Aim: Set down exactly the lines in the records below that run from the line with "const group = new THREE.Group();" to the line with "point = shown.matrix_world", inclusive, and nothing more.

Data records
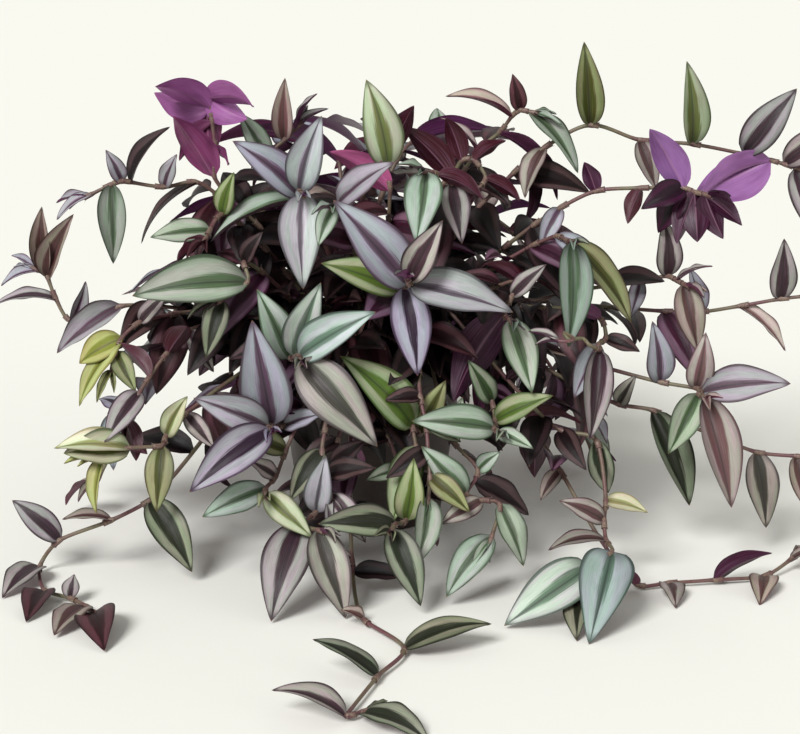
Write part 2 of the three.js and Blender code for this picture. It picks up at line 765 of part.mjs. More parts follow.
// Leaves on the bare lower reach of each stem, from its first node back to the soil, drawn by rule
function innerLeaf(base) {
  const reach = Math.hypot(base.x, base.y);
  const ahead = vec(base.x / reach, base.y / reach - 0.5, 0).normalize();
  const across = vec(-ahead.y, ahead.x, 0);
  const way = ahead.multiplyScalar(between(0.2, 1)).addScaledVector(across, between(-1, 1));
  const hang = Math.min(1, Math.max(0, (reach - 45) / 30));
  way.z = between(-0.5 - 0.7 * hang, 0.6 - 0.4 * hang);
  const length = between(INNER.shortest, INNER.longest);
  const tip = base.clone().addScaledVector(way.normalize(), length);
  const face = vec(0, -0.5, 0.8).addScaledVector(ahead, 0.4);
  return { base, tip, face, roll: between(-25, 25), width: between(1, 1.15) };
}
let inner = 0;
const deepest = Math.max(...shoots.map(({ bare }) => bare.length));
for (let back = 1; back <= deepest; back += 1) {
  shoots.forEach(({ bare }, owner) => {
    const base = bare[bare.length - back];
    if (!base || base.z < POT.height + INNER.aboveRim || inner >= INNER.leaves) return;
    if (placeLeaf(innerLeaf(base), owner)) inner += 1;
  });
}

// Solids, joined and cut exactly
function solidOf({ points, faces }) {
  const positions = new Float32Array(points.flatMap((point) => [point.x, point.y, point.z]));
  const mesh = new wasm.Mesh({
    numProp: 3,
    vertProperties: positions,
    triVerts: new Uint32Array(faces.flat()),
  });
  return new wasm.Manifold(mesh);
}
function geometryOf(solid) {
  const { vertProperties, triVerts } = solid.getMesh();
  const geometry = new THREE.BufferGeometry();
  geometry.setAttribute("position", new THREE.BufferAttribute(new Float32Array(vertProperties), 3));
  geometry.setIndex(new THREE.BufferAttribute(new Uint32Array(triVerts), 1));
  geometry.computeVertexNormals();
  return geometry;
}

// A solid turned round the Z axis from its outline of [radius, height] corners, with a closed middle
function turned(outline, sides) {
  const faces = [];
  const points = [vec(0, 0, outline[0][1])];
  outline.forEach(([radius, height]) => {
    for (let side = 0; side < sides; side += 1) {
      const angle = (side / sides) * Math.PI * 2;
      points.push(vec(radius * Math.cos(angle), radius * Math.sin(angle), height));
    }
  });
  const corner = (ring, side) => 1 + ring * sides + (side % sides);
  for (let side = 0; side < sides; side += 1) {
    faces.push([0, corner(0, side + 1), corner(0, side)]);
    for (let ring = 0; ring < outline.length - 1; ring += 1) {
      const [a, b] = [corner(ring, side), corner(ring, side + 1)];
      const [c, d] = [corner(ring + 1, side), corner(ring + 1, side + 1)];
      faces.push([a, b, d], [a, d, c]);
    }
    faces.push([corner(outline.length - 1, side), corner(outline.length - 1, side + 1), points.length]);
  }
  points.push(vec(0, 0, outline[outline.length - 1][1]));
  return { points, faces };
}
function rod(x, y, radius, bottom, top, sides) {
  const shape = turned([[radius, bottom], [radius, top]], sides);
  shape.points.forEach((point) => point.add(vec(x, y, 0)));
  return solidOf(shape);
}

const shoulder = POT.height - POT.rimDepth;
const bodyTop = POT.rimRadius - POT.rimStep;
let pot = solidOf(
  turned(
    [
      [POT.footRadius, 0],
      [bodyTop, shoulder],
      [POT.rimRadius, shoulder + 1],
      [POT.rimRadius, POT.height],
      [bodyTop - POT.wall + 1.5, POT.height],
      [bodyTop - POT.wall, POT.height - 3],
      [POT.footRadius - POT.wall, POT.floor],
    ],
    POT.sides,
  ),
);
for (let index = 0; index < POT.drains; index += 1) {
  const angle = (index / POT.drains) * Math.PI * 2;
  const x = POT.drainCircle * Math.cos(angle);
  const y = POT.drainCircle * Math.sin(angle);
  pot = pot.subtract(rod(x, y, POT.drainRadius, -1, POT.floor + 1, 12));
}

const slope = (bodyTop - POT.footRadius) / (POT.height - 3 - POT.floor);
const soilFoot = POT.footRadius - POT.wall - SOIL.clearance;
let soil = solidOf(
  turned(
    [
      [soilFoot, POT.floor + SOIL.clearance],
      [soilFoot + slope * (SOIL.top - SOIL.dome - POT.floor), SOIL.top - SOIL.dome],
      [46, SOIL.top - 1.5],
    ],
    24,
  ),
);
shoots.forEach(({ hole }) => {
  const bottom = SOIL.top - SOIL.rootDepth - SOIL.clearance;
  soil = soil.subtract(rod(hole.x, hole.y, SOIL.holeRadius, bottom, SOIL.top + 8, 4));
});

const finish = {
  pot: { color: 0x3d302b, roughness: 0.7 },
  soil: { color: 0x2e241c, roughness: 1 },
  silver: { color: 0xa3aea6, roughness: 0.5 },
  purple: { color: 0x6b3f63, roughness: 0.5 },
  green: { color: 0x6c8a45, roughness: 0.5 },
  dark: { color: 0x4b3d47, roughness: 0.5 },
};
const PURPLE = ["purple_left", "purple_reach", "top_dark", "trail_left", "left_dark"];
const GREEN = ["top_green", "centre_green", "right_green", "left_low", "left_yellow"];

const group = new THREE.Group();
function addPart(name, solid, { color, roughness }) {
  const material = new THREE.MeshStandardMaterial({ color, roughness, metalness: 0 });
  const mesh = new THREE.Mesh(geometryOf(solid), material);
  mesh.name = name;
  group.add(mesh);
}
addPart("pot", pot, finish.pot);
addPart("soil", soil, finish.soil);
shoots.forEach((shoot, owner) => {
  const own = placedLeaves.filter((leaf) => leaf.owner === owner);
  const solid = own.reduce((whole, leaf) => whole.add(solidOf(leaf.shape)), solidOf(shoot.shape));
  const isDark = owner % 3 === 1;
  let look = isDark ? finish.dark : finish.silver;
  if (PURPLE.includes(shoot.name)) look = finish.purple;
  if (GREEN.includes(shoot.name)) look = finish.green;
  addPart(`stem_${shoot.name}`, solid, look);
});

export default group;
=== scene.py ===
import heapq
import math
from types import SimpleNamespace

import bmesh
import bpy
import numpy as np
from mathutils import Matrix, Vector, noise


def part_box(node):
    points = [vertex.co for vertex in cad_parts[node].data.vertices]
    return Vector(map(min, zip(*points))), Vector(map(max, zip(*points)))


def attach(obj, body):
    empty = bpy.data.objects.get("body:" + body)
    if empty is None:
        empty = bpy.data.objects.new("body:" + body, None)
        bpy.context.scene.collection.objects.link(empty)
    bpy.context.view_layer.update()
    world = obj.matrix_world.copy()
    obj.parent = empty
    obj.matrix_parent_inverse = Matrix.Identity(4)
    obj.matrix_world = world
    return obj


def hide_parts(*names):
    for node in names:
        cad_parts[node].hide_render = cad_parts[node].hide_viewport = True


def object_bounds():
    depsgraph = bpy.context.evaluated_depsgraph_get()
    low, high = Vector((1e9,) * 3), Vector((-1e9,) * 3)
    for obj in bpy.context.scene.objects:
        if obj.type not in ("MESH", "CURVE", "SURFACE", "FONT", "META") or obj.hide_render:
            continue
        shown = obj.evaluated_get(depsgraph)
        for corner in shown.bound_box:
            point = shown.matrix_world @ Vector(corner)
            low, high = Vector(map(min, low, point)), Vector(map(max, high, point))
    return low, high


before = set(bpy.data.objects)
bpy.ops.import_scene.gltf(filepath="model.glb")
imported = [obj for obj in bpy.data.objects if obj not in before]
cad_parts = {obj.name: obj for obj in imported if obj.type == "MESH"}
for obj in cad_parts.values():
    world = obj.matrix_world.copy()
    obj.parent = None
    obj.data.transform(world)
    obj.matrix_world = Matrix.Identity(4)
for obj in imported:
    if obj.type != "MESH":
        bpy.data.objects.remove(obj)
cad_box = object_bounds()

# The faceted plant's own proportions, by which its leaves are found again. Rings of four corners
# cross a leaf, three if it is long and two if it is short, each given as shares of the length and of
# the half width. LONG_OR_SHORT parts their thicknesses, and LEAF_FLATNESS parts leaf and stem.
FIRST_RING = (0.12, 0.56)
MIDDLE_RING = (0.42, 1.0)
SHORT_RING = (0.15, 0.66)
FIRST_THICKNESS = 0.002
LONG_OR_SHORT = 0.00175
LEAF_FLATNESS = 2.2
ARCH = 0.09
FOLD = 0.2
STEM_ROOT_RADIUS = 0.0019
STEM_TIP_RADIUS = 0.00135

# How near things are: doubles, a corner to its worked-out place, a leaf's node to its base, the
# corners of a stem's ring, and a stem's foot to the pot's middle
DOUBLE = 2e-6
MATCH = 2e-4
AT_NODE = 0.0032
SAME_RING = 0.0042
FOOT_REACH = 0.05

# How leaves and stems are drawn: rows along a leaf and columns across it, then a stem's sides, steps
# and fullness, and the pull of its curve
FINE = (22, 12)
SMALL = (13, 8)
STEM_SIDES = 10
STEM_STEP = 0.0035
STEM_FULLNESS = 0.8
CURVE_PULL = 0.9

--

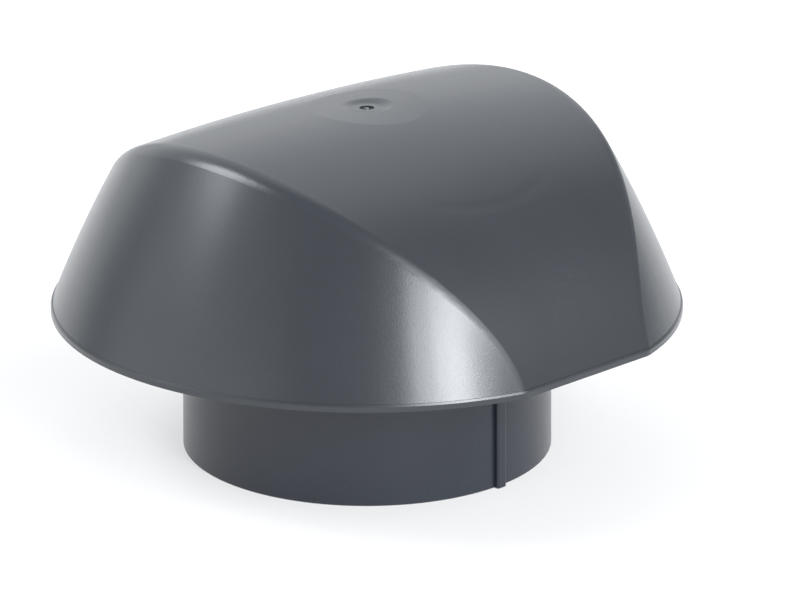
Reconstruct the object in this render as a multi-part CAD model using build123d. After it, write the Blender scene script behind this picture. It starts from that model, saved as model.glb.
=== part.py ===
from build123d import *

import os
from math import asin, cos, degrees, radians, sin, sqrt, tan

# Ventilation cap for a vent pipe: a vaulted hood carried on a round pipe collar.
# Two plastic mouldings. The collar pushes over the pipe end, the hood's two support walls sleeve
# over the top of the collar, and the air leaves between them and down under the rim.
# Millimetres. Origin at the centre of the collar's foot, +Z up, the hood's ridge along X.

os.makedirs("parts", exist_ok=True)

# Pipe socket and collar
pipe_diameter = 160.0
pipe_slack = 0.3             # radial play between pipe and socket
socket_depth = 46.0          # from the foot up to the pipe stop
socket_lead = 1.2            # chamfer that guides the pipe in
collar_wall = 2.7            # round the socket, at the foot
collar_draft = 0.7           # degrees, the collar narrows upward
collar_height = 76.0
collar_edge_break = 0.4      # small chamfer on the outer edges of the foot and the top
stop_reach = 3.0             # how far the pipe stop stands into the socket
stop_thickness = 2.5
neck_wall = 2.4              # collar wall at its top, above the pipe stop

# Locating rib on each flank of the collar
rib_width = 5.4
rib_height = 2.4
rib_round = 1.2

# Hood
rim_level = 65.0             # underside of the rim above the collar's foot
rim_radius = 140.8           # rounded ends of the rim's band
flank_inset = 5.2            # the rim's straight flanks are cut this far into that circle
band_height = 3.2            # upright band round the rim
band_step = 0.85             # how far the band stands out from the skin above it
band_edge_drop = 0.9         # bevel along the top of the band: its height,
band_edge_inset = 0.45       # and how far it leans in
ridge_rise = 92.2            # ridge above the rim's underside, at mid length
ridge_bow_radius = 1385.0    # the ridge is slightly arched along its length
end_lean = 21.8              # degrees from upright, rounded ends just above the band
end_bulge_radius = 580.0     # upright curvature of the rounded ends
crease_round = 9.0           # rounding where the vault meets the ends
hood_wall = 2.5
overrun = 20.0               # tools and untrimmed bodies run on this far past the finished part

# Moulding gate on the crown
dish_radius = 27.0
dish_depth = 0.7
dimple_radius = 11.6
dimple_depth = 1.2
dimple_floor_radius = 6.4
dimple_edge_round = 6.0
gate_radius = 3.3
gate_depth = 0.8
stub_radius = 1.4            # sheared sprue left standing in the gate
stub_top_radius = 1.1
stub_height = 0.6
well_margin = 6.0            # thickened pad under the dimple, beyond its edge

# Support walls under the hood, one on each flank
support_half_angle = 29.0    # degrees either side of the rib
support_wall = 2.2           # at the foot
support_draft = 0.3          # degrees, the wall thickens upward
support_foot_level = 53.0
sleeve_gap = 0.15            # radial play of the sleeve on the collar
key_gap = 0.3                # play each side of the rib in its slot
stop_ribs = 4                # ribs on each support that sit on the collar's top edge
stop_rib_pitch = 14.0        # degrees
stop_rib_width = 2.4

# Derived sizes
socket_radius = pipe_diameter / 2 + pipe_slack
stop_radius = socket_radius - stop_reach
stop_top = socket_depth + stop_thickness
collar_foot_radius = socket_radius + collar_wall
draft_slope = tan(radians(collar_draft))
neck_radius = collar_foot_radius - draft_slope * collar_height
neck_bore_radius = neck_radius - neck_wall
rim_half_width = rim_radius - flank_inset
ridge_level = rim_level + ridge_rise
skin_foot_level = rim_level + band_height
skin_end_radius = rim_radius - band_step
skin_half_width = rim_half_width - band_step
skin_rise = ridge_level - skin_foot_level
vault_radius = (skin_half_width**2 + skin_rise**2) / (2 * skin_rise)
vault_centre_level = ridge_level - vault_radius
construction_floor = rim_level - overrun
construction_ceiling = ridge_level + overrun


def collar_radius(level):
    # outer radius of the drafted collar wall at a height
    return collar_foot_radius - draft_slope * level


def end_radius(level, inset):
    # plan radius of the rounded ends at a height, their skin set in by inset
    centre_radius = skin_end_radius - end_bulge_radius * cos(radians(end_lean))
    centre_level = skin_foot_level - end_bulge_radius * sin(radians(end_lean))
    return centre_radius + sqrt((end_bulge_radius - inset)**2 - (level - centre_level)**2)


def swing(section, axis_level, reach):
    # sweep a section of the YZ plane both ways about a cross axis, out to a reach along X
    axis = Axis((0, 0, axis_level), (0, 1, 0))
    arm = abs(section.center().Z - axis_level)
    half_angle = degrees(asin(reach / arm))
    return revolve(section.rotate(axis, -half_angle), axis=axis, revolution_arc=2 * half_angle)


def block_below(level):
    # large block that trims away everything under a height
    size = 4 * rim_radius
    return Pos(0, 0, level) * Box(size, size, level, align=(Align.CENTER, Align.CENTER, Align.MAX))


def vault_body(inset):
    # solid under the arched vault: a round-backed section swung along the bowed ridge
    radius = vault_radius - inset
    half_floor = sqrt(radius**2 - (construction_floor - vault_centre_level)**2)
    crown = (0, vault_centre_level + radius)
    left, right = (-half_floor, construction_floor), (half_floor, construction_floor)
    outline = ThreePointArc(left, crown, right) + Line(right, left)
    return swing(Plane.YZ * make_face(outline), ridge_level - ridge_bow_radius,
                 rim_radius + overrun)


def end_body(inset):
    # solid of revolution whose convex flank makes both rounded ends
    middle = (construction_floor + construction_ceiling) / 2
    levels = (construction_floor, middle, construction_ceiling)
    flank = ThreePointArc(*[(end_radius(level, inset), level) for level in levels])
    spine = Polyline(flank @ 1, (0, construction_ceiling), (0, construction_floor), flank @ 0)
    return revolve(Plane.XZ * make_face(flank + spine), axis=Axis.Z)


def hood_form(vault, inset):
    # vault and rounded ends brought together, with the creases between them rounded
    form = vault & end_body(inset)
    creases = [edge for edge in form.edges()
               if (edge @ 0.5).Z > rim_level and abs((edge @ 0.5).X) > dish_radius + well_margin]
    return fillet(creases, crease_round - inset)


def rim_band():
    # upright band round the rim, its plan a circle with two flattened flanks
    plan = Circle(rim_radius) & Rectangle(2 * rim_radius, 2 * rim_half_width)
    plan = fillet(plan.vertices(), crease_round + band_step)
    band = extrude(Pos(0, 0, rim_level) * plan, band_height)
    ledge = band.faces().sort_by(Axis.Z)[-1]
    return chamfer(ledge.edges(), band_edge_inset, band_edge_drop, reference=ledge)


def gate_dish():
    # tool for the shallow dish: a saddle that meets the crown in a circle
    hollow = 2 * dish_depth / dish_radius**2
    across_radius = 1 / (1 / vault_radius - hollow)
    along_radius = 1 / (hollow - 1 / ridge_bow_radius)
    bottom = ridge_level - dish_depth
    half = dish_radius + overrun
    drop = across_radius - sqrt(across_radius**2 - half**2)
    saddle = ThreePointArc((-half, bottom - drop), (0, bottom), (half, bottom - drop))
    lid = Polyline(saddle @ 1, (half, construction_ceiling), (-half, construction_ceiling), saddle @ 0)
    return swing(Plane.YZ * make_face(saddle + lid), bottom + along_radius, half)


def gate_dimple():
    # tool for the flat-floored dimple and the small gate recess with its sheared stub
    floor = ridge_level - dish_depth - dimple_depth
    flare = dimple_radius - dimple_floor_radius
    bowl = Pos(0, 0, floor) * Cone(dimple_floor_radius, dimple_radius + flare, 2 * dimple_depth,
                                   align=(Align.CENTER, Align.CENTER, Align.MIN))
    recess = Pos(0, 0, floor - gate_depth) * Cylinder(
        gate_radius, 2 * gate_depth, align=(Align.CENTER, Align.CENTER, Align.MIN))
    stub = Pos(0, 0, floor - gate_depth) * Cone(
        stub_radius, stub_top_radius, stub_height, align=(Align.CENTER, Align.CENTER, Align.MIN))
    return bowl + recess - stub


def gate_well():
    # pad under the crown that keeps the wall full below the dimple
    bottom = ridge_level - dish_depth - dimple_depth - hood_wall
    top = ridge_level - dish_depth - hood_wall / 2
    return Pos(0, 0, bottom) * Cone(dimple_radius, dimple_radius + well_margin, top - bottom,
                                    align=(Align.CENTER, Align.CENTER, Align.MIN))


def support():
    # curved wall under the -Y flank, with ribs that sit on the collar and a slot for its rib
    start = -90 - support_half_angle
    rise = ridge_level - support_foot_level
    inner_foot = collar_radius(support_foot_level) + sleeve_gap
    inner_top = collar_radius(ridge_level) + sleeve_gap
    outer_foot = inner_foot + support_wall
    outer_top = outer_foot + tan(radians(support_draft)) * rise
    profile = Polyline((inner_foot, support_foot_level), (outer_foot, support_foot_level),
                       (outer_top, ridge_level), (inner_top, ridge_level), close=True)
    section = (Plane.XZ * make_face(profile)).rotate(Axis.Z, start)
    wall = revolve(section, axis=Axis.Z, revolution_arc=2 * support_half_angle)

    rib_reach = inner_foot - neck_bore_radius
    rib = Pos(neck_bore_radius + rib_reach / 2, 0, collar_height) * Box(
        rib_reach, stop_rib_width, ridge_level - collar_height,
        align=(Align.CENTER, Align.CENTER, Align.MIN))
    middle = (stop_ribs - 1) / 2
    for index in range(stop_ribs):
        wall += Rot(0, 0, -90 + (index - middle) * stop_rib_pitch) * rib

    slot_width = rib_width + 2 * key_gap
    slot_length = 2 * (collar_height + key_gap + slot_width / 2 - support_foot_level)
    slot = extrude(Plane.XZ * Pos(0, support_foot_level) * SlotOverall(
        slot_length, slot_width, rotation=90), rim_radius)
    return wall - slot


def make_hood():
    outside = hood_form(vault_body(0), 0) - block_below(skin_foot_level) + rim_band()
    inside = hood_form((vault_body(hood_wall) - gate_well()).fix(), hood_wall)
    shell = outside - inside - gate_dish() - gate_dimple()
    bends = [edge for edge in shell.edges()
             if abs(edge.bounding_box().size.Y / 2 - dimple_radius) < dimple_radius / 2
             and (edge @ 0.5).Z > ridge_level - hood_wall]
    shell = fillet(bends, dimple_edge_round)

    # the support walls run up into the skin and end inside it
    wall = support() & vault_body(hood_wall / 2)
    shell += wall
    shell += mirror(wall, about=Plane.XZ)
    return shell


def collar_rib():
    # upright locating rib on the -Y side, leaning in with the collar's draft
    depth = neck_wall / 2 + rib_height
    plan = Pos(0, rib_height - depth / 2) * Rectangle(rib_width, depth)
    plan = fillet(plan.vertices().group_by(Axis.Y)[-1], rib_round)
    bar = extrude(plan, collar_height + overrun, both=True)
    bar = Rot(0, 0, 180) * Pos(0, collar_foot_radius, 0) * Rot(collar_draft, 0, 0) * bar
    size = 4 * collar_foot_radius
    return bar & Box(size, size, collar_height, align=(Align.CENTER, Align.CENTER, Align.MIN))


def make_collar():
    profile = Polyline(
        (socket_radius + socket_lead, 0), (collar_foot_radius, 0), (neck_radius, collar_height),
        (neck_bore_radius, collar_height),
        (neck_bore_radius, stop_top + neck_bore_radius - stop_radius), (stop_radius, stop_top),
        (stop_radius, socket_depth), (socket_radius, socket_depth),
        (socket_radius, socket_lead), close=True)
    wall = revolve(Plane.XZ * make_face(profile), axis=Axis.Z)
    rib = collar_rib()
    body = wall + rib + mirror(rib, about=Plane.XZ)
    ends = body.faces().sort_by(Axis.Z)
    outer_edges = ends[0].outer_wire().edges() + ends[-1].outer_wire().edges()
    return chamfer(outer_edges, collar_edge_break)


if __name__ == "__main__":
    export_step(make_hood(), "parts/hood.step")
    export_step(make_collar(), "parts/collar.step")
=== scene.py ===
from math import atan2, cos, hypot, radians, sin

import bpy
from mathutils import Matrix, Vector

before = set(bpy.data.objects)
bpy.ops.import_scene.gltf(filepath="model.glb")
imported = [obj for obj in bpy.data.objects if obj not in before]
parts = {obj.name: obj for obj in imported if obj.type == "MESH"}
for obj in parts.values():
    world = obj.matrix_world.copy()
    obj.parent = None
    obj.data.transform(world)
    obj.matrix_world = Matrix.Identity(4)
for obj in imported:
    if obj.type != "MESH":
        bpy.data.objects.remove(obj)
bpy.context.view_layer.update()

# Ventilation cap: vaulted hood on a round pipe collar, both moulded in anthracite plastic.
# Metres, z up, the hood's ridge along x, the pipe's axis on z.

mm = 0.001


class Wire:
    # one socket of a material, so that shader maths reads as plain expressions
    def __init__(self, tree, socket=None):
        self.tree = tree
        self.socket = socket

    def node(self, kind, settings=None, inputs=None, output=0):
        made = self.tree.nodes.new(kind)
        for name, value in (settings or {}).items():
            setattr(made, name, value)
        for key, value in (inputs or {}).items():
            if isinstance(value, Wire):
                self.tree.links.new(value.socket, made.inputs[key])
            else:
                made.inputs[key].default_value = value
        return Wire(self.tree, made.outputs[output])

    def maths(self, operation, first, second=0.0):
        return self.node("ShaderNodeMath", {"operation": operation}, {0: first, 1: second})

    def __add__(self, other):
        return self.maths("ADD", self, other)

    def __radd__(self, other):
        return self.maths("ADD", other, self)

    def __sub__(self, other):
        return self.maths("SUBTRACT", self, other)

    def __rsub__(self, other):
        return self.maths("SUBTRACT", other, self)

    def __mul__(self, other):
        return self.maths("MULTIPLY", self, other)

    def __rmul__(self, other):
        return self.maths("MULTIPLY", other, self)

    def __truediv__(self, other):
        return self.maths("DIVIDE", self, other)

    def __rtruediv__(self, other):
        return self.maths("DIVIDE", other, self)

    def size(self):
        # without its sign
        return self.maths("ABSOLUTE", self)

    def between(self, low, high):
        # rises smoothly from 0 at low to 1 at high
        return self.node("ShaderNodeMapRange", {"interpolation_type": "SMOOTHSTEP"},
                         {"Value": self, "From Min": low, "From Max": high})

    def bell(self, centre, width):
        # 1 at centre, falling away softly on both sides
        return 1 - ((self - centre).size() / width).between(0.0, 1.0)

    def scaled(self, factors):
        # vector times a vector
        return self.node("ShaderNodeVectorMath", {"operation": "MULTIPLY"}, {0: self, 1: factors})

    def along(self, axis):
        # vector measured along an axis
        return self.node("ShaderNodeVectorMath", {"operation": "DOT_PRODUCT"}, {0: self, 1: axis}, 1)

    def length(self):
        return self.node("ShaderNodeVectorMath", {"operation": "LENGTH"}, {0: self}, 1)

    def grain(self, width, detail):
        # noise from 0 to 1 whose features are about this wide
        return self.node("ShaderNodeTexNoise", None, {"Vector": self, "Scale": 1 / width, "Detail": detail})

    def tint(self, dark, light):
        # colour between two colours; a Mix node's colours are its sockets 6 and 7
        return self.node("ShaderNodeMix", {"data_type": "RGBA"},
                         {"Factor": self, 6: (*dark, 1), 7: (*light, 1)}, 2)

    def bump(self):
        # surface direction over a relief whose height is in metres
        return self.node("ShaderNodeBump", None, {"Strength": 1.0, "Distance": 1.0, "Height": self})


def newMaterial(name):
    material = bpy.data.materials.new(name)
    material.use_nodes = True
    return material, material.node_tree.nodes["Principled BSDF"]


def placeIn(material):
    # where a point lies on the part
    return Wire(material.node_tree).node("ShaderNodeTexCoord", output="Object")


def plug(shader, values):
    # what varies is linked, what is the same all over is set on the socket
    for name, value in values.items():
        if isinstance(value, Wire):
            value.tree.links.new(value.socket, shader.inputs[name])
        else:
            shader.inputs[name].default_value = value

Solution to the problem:
const group = new THREE.Group();
function addPart(name, solid, { color, roughness }) {
  const material = new THREE.MeshStandardMaterial({ color, roughness, metalness: 0 });
  const mesh = new THREE.Mesh(geometryOf(solid), material);
  mesh.name = name;
  group.add(mesh);
}
addPart("pot", pot, finish.pot);
addPart("soil", soil, finish.soil);
shoots.forEach((shoot, owner) => {
  const own = placedLeaves.filter((leaf) => leaf.owner === owner);
  const solid = own.reduce((whole, leaf) => whole.add(solidOf(leaf.shape)), solidOf(shoot.shape));
  const isDark = owner % 3 === 1;
  let look = isDark ? finish.dark : finish.silver;
  if (PURPLE.includes(shoot.name)) look = finish.purple;
  if (GREEN.includes(shoot.name)) look = finish.green;
  addPart(`stem_${shoot.name}`, solid, look);
});

export default group;
=== scene.py ===
import heapq
import math
from types import SimpleNamespace

import bmesh
import bpy
import numpy as np
from mathutils import Matrix, Vector, noise


def part_box(node):
    points = [vertex.co for vertex in cad_parts[node].data.vertices]
    return Vector(map(min, zip(*points))), Vector(map(max, zip(*points)))


def attach(obj, body):
    empty = bpy.data.objects.get("body:" + body)
    if empty is None:
        empty = bpy.data.objects.new("body:" + body, None)
        bpy.context.scene.collection.objects.link(empty)
    bpy.context.view_layer.update()
    world = obj.matrix_world.copy()
    obj.parent = empty
    obj.matrix_parent_inverse = Matrix.Identity(4)
    obj.matrix_world = world
    return obj


def hide_parts(*names):
    for node in names:
        cad_parts[node].hide_render = cad_parts[node].hide_viewport = True


def object_bounds():
    depsgraph = bpy.context.evaluated_depsgraph_get()
    low, high = Vector((1e9,) * 3), Vector((-1e9,) * 3)
    for obj in bpy.context.scene.objects:
        if obj.type not in ("MESH", "CURVE", "SURFACE", "FONT", "META") or obj.hide_render:
            continue
        shown = obj.evaluated_get(depsgraph)
        for corner in shown.bound_box:
            point = shown.matrix_world @ Vector(corner)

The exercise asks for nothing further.